_Objective:_
Reproduce the material in full, exactly as written.

## Begin

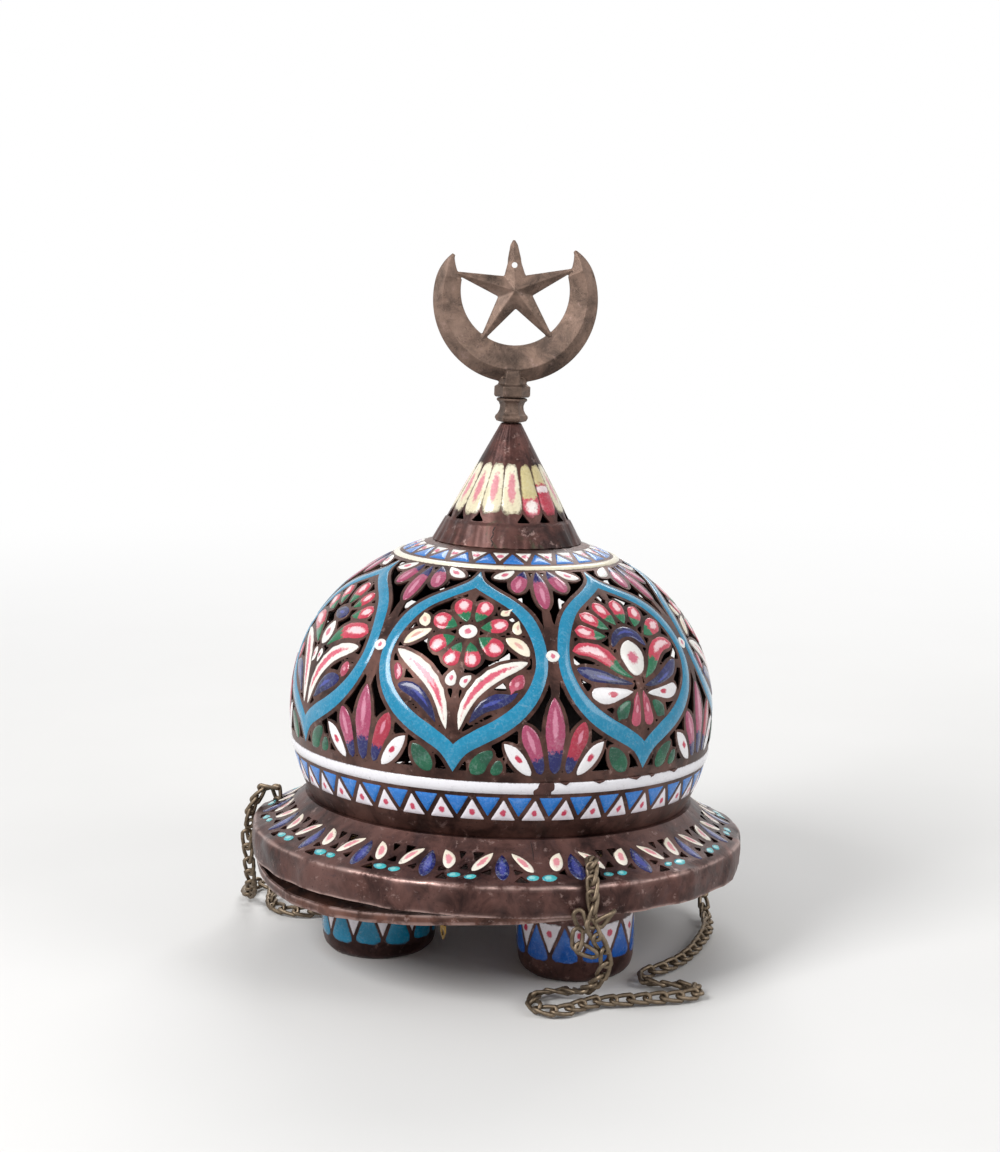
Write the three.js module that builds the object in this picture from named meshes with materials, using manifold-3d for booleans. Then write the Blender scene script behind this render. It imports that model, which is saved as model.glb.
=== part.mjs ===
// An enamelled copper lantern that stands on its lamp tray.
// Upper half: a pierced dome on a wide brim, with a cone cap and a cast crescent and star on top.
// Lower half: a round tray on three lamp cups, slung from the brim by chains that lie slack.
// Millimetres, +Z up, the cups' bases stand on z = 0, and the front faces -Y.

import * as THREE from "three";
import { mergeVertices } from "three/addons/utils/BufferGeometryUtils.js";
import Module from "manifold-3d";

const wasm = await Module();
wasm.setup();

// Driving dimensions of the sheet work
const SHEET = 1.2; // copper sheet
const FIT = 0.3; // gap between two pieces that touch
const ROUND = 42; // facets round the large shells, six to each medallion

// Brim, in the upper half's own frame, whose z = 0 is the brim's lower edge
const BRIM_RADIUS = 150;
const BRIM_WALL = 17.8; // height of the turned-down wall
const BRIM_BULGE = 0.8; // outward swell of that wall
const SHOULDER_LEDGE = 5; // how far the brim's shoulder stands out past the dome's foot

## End

_In response:_
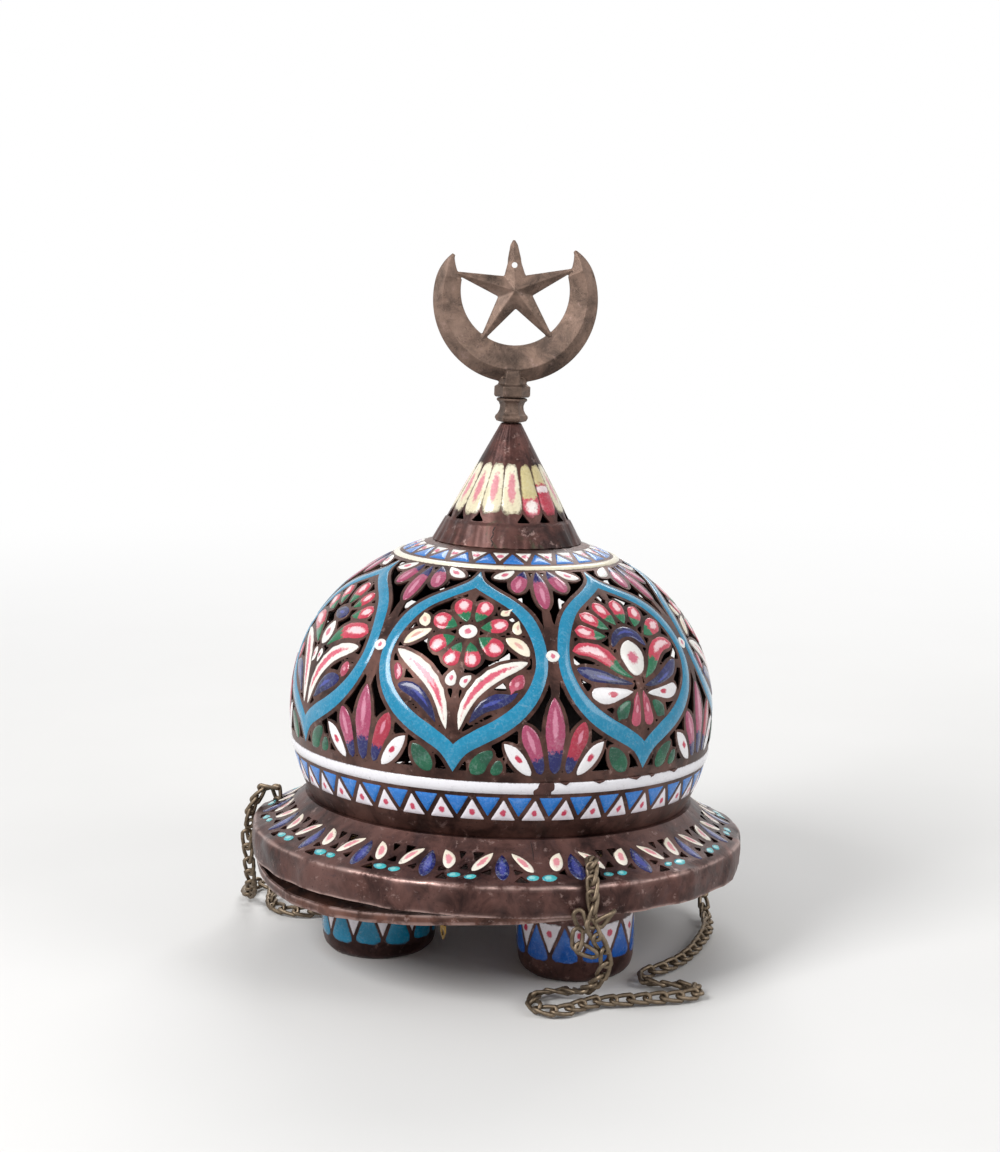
Write the three.js module that builds the object in this picture from named meshes with materials, using manifold-3d for booleans. Then write the Blender scene script behind this render. It imports that model, which is saved as model.glb.
=== part.mjs ===
// An enamelled copper lantern that stands on its lamp tray.
// Upper half: a pierced dome on a wide brim, with a cone cap and a cast crescent and star on top.
// Lower half: a round tray on three lamp cups, slung from the brim by chains that lie slack.
// Millimetres, +Z up, the cups' bases stand on z = 0, and the front faces -Y.

import * as THREE from "three";
import { mergeVertices } from "three/addons/utils/BufferGeometryUtils.js";
import Module from "manifold-3d";

const wasm = await Module();
wasm.setup();

// Driving dimensions of the sheet work
const SHEET = 1.2; // copper sheet
const FIT = 0.3; // gap between two pieces that touch
const ROUND = 42; // facets round the large shells, six to each medallion

// Brim, in the upper half's own frame, whose z = 0 is the brim's lower edge
const BRIM_RADIUS = 150;
const BRIM_WALL = 17.8; // height of the turned-down wall
const BRIM_BULGE = 0.8; // outward swell of that wall
const SHOULDER_LEDGE = 5; // how far the brim's shoulder stands out past the dome's foot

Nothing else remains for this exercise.